Jon Patrick Walker and Nicole Parker
Photo by Jim Cox
The Globe produced one New York reading in 2013. The five weeks of rehearsal have found Elice, Walker, Rees and the cast thrown into a whirlwind of creation, fine-tuning and refinement. And certainly — where librettist and composer are concerned — collaboration.

"We have a very similar sensibility, but at the same time we bring different things to the table," said Walker of his pairing with Elice. "There's a bit of irony here that the show is about two characters that write together and professionally collaborate, and while Rick and my relationship is nothing like the characters in the show, there is absolutely that sense that it's just like a relationship. Opposites can attract, but if you're too opposite, it doesn't work and if you're too much alike, that doesn't work either."

As the production moved into its run-throughs, the team came across a section of Act Two that found Andy and Mags taking on each other's personality traits in a way that needed rethinking. While that idea could carry forward, the approach was not working, and the team decided that 10 minutes of the show needed to be ripped out and reworked.

Elice and Walker went back into the rehearsal studio, talking things through for an hour, then went their separate ways — Elice to write a scene and a lead in, Walker to produce a new song, all in a period of 24 hours.

"It's much more in line with what the story is now," said Walker. "Certainly writing 10 new minutes is scary to do when you're about to go into tech, but it's also the kind of work that you have to do." An exhilarated — if slightly exhausted — Parker agreed.

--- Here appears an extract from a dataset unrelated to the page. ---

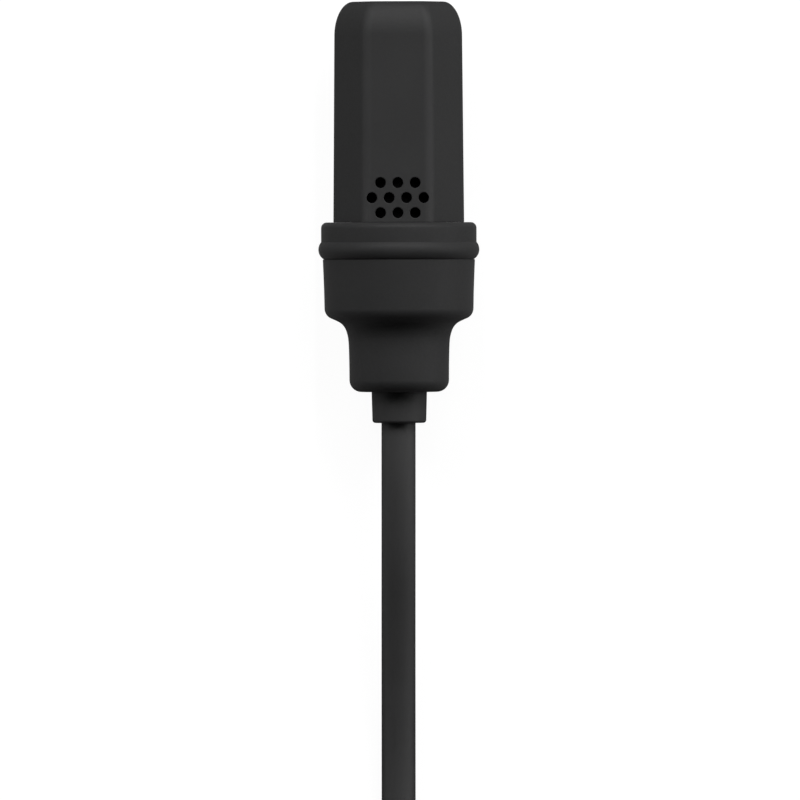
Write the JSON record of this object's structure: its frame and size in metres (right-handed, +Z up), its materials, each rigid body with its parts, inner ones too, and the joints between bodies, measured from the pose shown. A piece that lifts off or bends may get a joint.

"If we had longer than a week and a half of previews, I think there might have been another song and another scene, and that's the exciting thing," she said. "Michael and Rick are so fast and so professional at what they do that they can make changes in such a short amount of time to help clarify the story. This is that rare musical where there's no movie or book or graphic novel to go back to and there's such independence and freedom in that. The creators can play with it and make sure that the second those lights come up, we know who these people are and how they sound."